In fairness, part of the trail did become a bit sketchy, although I suspect that without the deluge of leaves on the ground, it might have been a bit more obvious. Despite coming up the other side by the only route I saw, the signage up in the park proper suggested I had overshot the actual path. But aside from scaling several trees, I’ve no idea which path it thought I should have been on!
Woodbank Park has a solid tarmac path to follow before cutting across the top of Vernon Park to finally come out onto New Zealand Road. A minor nav blunder with associated faffage but I soon went along the correct trail which took me across the main road and into the town centre proper. At least at this point there were plenty of signs to get me around (another) ASDA and underneath the motorway. It’s really scenic…….
Emerging out of the other side I passed by the imposing council flats on Lancashire Hill, somewhere I’ve visited many times but I still can’t remember which building is which. At least following through here took me away from Stockport centre and into the outskirts of Reddish.
And so followed more estate-road dodging and sign following. Many of the signs were blue, some were green. I have no idea why they were different. Passing first through Houldsworth Square (South Reddish) and then St Elizabeth’s church, the venue of a friends’ wedding (and blessing) last summer I finally passed a sign for North Reddish Park and at last the voyage was reaching its finale. Just a few more icy paths to cover before popping out of the other side of the park and the sign indicating one end of the FPW.
To this point I’d run 8.5 miles with the first mile (and a bit) being the commute to where I picked up the FPW. At least my new GPX properly corresponded with the signs on the ground!
Of course, I was now 8+ miles away from home. The plan was to run back to the A6 and jump on a 192 bus back to Hazel Grove. Except none came and I ended up running, well staggering at least, back home. Total mileage was 15.6 miles, confirming my suspicion that the FPW wasn’t the most direct of routes!

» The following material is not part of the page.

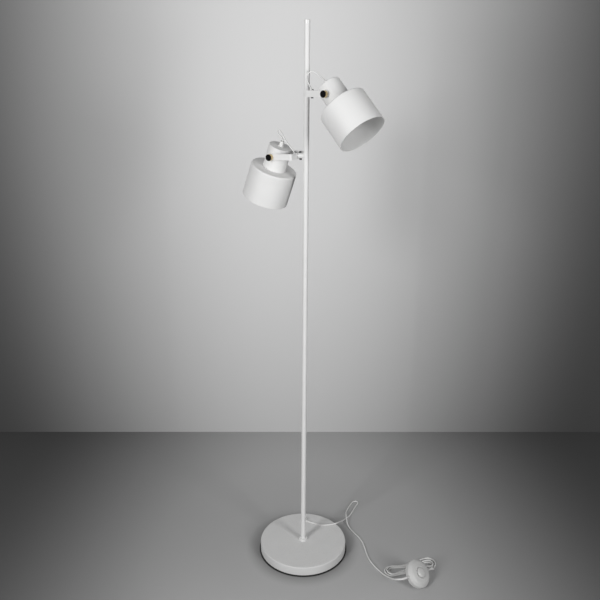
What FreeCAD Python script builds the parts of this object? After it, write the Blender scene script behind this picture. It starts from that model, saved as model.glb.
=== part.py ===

So that’s the whole route covered. Obviously I’d like to go back and do it in one hit to experience the full route without the random faffy bits getting to and from home. I’ll also organise a pristine GPX trace for the LDWA to replace the questionable one that they have saved. Unfortunately unless I can get the mapping software to work we’ll be relying on me running it. And without the signature screw-ups when I go completely off-piste!